In January 1967, the inaugural meeting of the Northern Ireland Civil Rights Association too place in The International Hotel in Belfast and started a chain of events that would lead Northern Ireland into years of war and pain.
Glenn Patterson sets his novel the day before this momentous meeting, to a time before everything in the city changed and explores one day in the life of the International Hotel.
If I had known history was to be written that Sunday in the International Hotel I might have made an effort to get out of bed before teatime.
So begins this bittersweet, funny and sharply observed novel, as Danny Hamilton our narrator looks back at a time when no one could have known what was about to blast through their city and their lives. Danny is one of three barmen in the Blue Bar of The International Hotel, working seamlessly alongside Hugh and Jamsie and a host of other characters.
Danny is happy in his line of work. An ‘unfortunate incident’ where his mother, father and entire school found out that he was gay has derailed his education, but he has found his place pouring pints, regaling customers and, of course, pursuing his romantic and sexual inclinations.
The exotic and mysterious nature of hotel life is captured here in all its glory. The reader follows Danny down corridors to wedding parties, cocktail bars and kitchens packed full of lovely detail and perfectly sketched characters. There is The Master, manager of the hotel, always popping up when you least expect him. No-neck Jurd (real name Gerard) and other drunken regular rubs shoulders with Ted Connolly, a once famous football star, now better known for his butter adverts on TV.
Danny loves The International because it gives him anonymity – it becomes for him a place where he can be whoever he really is, and whoever he really wants to be. It accepts him in a way his parents cannot.
It was this lingering opulent quality I had fallen in love with. Forget the cinema – or picture palace, as my parents still sometimes referred to it – in a hotel you could act out the fantasy yourself.
Danny is a romantic at heart, imbuing The International and its eccentric clientele with a mystery and elegance that may or may not be there.
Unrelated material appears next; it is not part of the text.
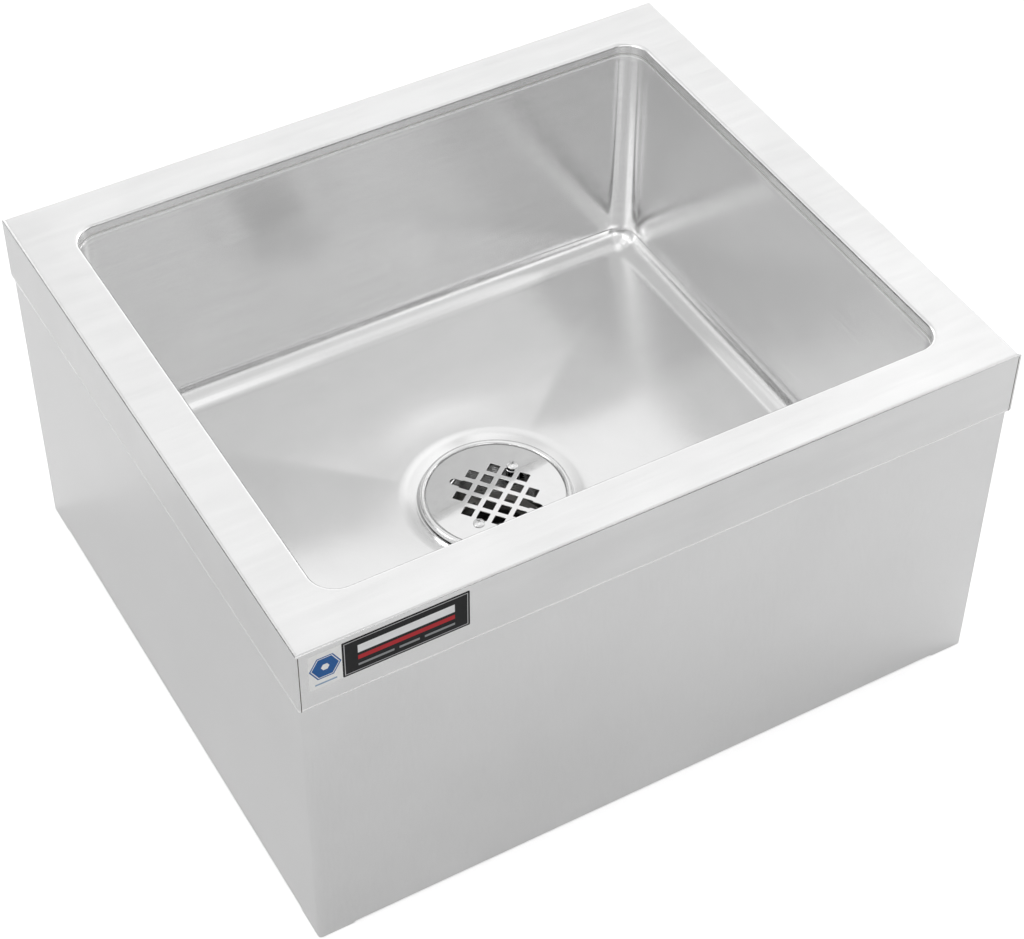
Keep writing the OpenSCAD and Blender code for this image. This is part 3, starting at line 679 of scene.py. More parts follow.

He is a natural watcher and a natural outsider – bisexual, with no real religion one way or the other, and for him, the world of the hotel is the perfect backdrop for all the possibilities of life.
Throughout the day in question, he falls in love twice – once with Stanley, a failed puppeteer and a second time with Ingrid, who is stalking the hotel on the day that her ex-boyfriend is to be married there. Both are unsuitable prospective partners, but Danny’s sexuality is worn loosely and without judgment, in a way that he will never be able to recapture again.
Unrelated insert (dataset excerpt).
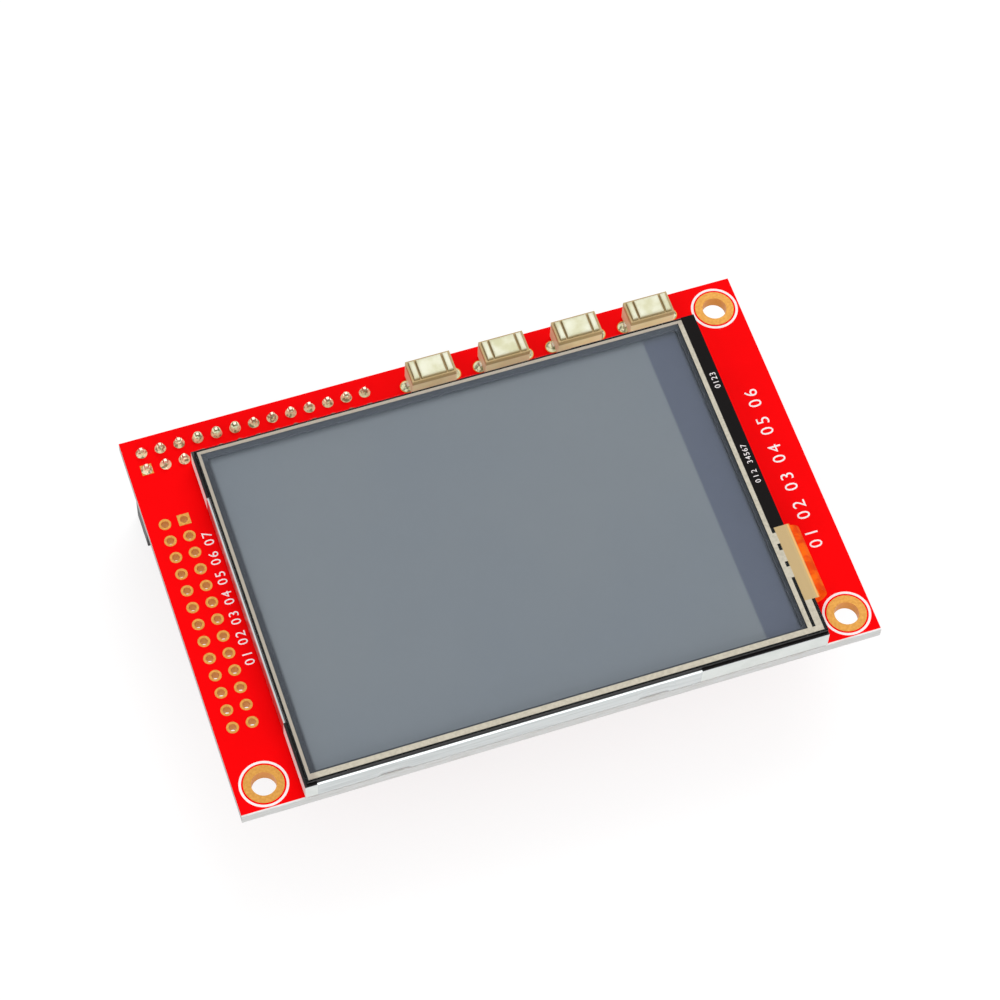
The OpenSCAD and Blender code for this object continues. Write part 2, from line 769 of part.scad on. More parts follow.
// Folded sheet: a face ring, and a skirt with a rounded bend along part of each side.
module steel_bezel()
    color("silver")
        on_display() {
            difference() {
                ring([0, 0, 0, 0], window_in, bezel_under, bezel_t);
                skirt_strips() translate([-cut, bezel_under - cut]) square([bend_r + cut, 2 * cut]);
            }
            difference() {
                union() {
                    skirt_strips() skirt_profile();
                    for (x = dimple_at, side = [0, 1])
                        translate([0, side * lcd_d, 0])
                            mirror([0, side, 0])
                                translate([x - dimple_w / 2 - dimple_in / 2, bezel_t - join, skirt_z])
                                    cube([
                                        dimple_w + dimple_in, dimple_in + join,
                                        bezel_under - skirt_z + join
                                    ]);
                }
                for (x = dimple_at, side = [0, 1])
                    translate([x, side * lcd_d, tape_t - cut])
                        mirror([0, side, 0]) linear_extrude(bezel_z) dimple_outline();
            }
        }

// Places a side profile, drawn from the outline inwards, along the four skirts.
module skirt_strips() {
    front_w = skirt_front[1] - skirt_front[0];
    side_d = skirt_side[1] - skirt_side[0];
    translate([skirt_front[0], 0, 0]) rotate([90, 0, 90]) linear_extrude(front_w) children();
    translate([skirt_front[1], lcd_d, 0]) rotate([90, 0, -90]) linear_extrude(front_w) children();
    translate([0, skirt_side[1], 0]) rotate([90, 0, 0]) linear_extrude(side_d) children();
    translate([lcd_w, skirt_side[0], 0]) rotate([90, 0, 180]) linear_extrude(side_d) children();
}

module skirt_profile() {
    bend_z = bezel_z - bend_r;
    difference() {
        union() {
            translate([0, skirt_z]) square([bezel_t, bend_z - skirt_z]);
            translate([bend_r, bend_z]) circle(r = bend_r);
            translate([bend_r, bezel_under]) square([bend_r, bezel_t]);
        }
        translate([bend_r, bend_z]) circle(r = bend_r - bezel_t);
        translate([bezel_t, bend_z - bend_r]) square([2 * bend_r, bend_r]);
        translate([bend_r, bend_z - bend_r]) square([2 * bend_r, 2 * bend_r - bezel_t]);
    }
}

// Outside of a dimple pressed into a skirt: a shallow trapezoid.
module dimple_outline()
    polygon([
        [-dimple_w / 2 - 2 * dimple_ramp, -cut], [dimple_w / 2 + 2 * dimple_ramp, -cut],
        [dimple_w / 2 + dimple_ramp, 0], [dimple_w / 2, dimple_in],
        [-dimple_w / 2, dimple_in], [-dimple_w / 2 - dimple_ramp, 0]
    ]);

// ---- touch panel ----

module touch_tape() color("#111111") on_display() ring(touch_in, window_in, touch_tape_z, touch_tape_t);

module touch_glass() color("lightcyan") on_display() layer(touch_in, touch_glass_z, touch_glass_t);

// Pale gasket between glass and film, with a second arm in the front right corner and
// short bridges to the tail.
module touch_border() {
    rear_y = lcd_d - border_in[3];
    color("#cdc6b4")
        on_display()
            translate([0, 0, gasket_z])
                linear_extrude(gasket_t)
                    difference() {
                        union() {
                            translate([border_in[0], border_in[1]])
                                square([ledge_x - border_in[0], rear_y - border_in[1]]);
                            translate([ledge_x - join, border_in[1]])
                                square([lcd_w - border_in[2] - ledge_x + join, tail_front - border_in[1]]);
                            translate([ledge_x - join, tail_front - join])
                                square([tail_x - ledge_x + join, tail_w + join]);
                        }
                        translate([border_in[0] + border_left, border_in[1] + border_front])
                            square([
                                ledge_x - border_right - border_left - border_in[0],
                                rear_y - border_rear - border_front - border_in[1]
                            ]);
                        for (slot = border_slots)
                            translate([ledge_x, slot[0]]) square([tail_x - ledge_x, slot[1] - slot[0]]);
                    }
}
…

The International is at heart, a story of lost innocence. As Danny walks to work, he comes across a shop fire, which has brought crowds out to watch the fire brigades and survey the damage. That this kind of incident will become a daily occurrence is unimaginable and marks the lost innocence of a city that is about to be engulfed in bloodshed and war.
The inhabitants of the city are about the be changed forever and Danny looks back on himself with a nostalgia, remembering a boy who didn’t realise what – and who – he was about to lose forever.
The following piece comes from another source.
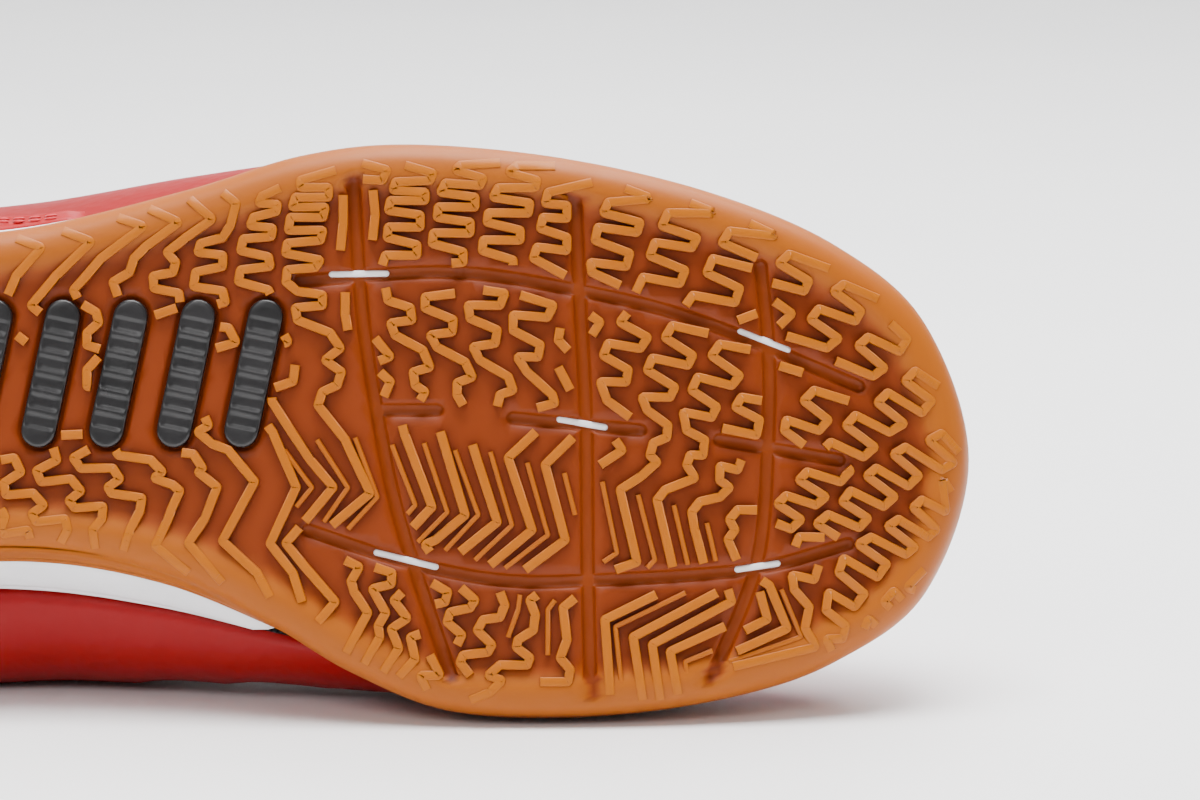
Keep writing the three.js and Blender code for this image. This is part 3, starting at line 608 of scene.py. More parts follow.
def distance_to_lines(points, lines):
    """The distance from each point to the nearest of several lines."""
    points = np.asarray(points, float)
    best = np.full(len(points), 1e9)
    for line in lines:
        for a, b in zip(line[:-1], line[1:]):
            along = b - a
            share = np.clip((points - a) @ along / max(along @ along, 1e-9), 0, 1)
            best = np.minimum(best, np.linalg.norm(points - a - share[:, None] * along, axis=1))
    return best


def capsule(line, half, caps=7):
    """The closed outline at a distance around a line."""
    along = np.gradient(line, axis=0)
    along /= np.linalg.norm(along, axis=1, keepdims=True)
    side = np.stack([-along[:, 1], along[:, 0]], -1)
    turn = np.linspace(0, math.pi, caps + 2)[1:-1, None]
    first = line[0] + half * (side[0] * np.cos(turn) - along[0] * np.sin(turn))
    last = line[-1] + half * (-side[-1] * np.cos(turn) + along[-1] * np.sin(turn))
    return np.vstack([line[::-1] + side[::-1] * half, first, line - side * half, last])


def capsule_lid(count, caps, start):
    """Faces that close such an outline, from one side straight across to the other."""
    last = 2 * count + caps - 1
    faces = [(i + 1, i, last - i, last - i - 1) for i in range(count - 1)]
    faces.append(tuple(range(count + caps, count - 2, -1)))
    faces.append((0, *range(last + caps, last - 1, -1)))
    return [tuple(start + corner for corner in face) for face in faces]


inlay_lines = []
for index in range(5):
    middle = on_sole([0.36, -0.085]) + (index * 12.5, 0)
    reach = np.array([-math.sin(INLAY_SLANT), math.cos(INLAY_SLANT)]) * INLAY_REACH
    inlay_lines.append(np.array([middle - reach, middle, middle + reach]))

groove_lines = [smooth_line(places, 2.0) for places in GROOVES]
slot_lines = [on_sole(places) for places in SLOTS]
edge_ring = widest(ring_places(12))
edge_line = np.vstack([edge_ring, edge_ring[:1]])


def floor_height(points, inset):
    """How high the floor lies over the ground plane, from its place and its inset from the edge."""
    floor = mix(0.15, RIB_HEIGHT, smoothstep(5.5, 10.5, inset))
    groove = smoothstep(GROOVE_HALF + 0.15, GROOVE_HALF - 0.5, distance_to_lines(points, groove_lines))
    fade = smoothstep(0.5, 4.5, inset)
    inlay = smoothstep(INLAY_HALF + 0.75, INLAY_HALF + 0.35, distance_to_lines(points, inlay_lines))
    deep = mix(floor, GROOVE_DEPTH, groove * fade)
    return mix(deep, 2.4, inlay)


def inside(points, outline):
    """Which points lie inside a closed outline."""
    hits = np.zeros(len(points), bool)
    x, y = points[:, 0], points[:, 1]
    for (ax, ay), (bx, by) in zip(outline, np.roll(outline, -1, axis=0)):
        crosses = (ay > y) != (by > y)
        with np.errstate(divide="ignore", invalid="ignore"):
            at = ax + (y - ay) * (bx - ax) / (by - ay)
        hits ^= crosses & (x < at)
    return hits


print("channels", len(groove_lines), "slots", len(slot_lines), "inlays", len(inlay_lines))

# %% Mesh the floor and join it to the round edge, the wall and the rim
PER_STATION = 12
places = ring_places(PER_STATION)
seam = beside_line(places, np.full(len(places), -SEAM_INSET), 0)[:, :2]
outlines = [seam]
for line in groove_lines:
    outlines += [capsule(line, GROOVE_HALF + 0.15), capsule(line, GROOVE_HALF - 0.2),
                 capsule(line, GROOVE_HALF - 0.5, 3)]
for line in inlay_lines:
    outlines += [capsule(line, INLAY_HALF + 0.75), capsule(line, INLAY_HALF + 0.35)]
slot_outlines = [capsule(np.linspace(line[0], line[1], 5), SLOT_HALF, 4) for line in slot_lines]
outlines += slot_outlines
kept, loops = [], []
total = 0
for number, outline in enumerate(outlines):
    if number and number < len(outlines) - len(slot_outlines):
        within = inside(outline, seam)
    else:
        within = np.ones(len(outline), bool)
    here = np.cumsum(within) - 1 + total
    for i in range(len(outline)):
        j = (i + 1) % len(outline)
        if within[i] and within[j]:
            loops.append((int(here[i]), int(here[j])))
    kept.append(outline[within])
    total += int(within.sum())
SPACING = 1.9
grid_x, grid_y = np.meshgrid(np.arange(5, 283, SPACING), np.arange(-52, 56, SPACING))
grid_x = grid_x + (np.arange(grid_x.shape[0]) % 2)[:, None] * SPACING / 2
grid = np.stack([grid_x.ravel(), grid_y.ravel()], -1)
grid = grid[inside(grid, seam)]
closed = [np.vstack([outline, outline[:1]]) for outline in outlines]
grid = grid[distance_to_lines(grid, closed) > 0.5]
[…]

People pass through your life and away and all you are left with are lip-rings and butts and a number, if you are lucky, scrawled on a beer mat. Remnants. I hardly had to strain at all for the tears I blinked back
This is a day packed with small incident; a busy day, and the kind of normal day that Danny has always taken for granted. It is a day that will only seem momentous in hindsight.
However, these ordinary days are numbered and the telltale signs are there if you know where to look. Danny has only secured his job because a previous barman was shot dead but this is not an event that the bar men of The International talk about, let alone heed as a warning of events to come.
Late in the evening as their shift nears its end, Jamsie and Danny have an out of character altercation – a microcosm of the world they are about to experience.
‘No, hold on a minute, you said “you Prods”.’
Jamsie was trying not to hear me. I suppose I ought to have twigged then that he was annoyed at with himself, but it wasn’t something I saw every day. He turned, taking me by surprise, so that my nose almost collided with his Adan’s apple.
‘I said I was joking.’
Hugh was watching us now. He sensed trouble, but he was too far away and too tied up to intervene.
‘I forgot we’re none of us anything,’ Jamsie said. ‘We’re International barmen.’
The International is a book where not much happens, but everything happens. All of life is depicted here in its drunken, sad and glorious fashion. Patterson has a keen ear for dialect and a wonderfully descriptive turn of phrase. A paraffin heater gives a room ‘the air of a thwarted picnic’ while cigarette smoke in the air is ‘a passable seahorse’.
When fellow barman Jamsie secures a date with a nurse he has been pursuing, his smug reaction is summed up to perfection.
If a hard-on was to have put on a now tie and a smile, it would have passed for Jamsie’s twin just then
In her essay on The International (included in this edition), Anne Enright notes that ‘by returning to the moment before the blast, this novel insists that things might have been otherwise. It gives the city its humanity back’. The International is filled to bursting with humanity and reinforces the idea that Belfast – as a place and as a people – existed long before the Troubles began and deserves to be remembered as such.
The International Hotel was torn down in 1999 and replaced with a modern building that now houses a bank.
This novel is a love-song to a city that still exists, but can never go back to the way it was.